Consumer borrowing increased at a slower rate than expected last month as the Bank of England’s interest rate hikes hit demand for new loans.
Bank of England figures out this morning showed that the monthly increase in consumer credit was £1.2bn, £400m less than the £1.6bn increase seen in June.
Although borrowing on credit cards remained more or less constant, new borrowing for other forms of consumer credit – such as motor finance and personal loans – fell to £600m from £1.0bn the month before.
Ashley Webb, UK economist at Capital Economics, said the figures show that “the drag from higher interest rates is starting to weigh more heavily on activity.”
In an attempt to bring down persistently high inflation, the Bank of England has hiked interest rates 14 times in a row to a post-financial crisis high of 5.25 per cent.

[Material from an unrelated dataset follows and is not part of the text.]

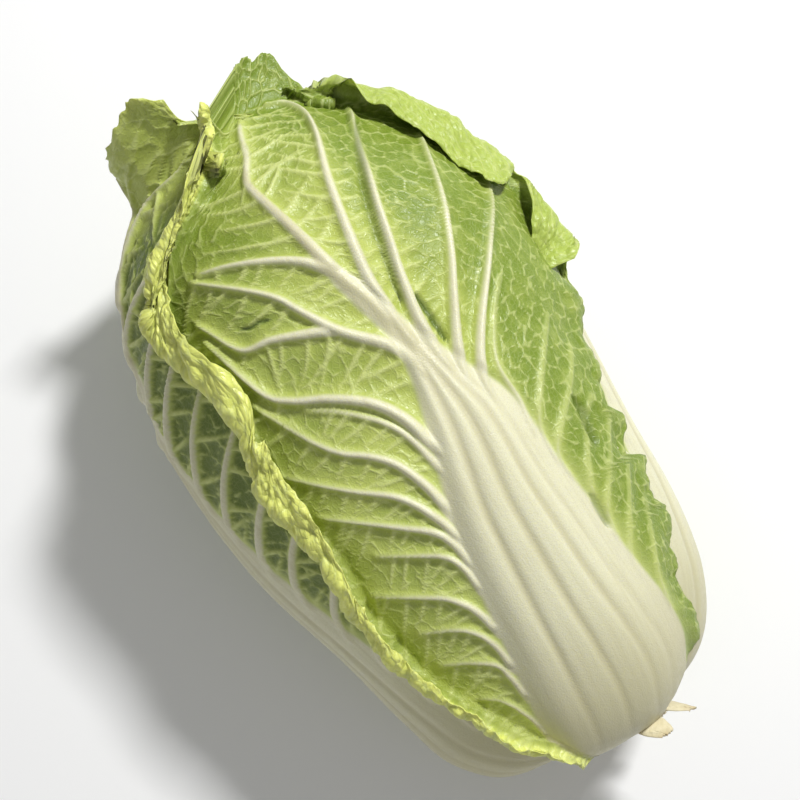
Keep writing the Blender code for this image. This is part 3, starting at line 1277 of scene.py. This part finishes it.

This has chilled demand in the economy by making borrowing more expensive. So far, economists have been surprised by the resilience of consumers, both in the UK and around the world, to the interest rate hikes.
Higher rates also reward savers and the data suggests that consumers are increasingly seeking out better rates on their deposits.
Some £10.2bn was withdrawn from interest-bearing sight accounts in July with £10.1bn moving into interest-bearing time accounts, up from the £6.5bn moved into those accounts in June.
Time accounts generally offer higher rates of interest than sight accounts because withdrawals are restricted.
High street banks have come under intense political and regulatory scrutiny over recent months for failing to pass through interest rate hikes to consumers on easy-access accounts. The figures imply consumers are taking matters into their own hands and parking away money for longer.
Net flows into ISAs also increased to £4.3bn, up from £2.9bn in June, Bank of England data showed.
Overall household deposits increased by just £400m in July, down from a £3.8bn increase in June. “This may suggest that households’ finances are becoming more stretched,” Webb said.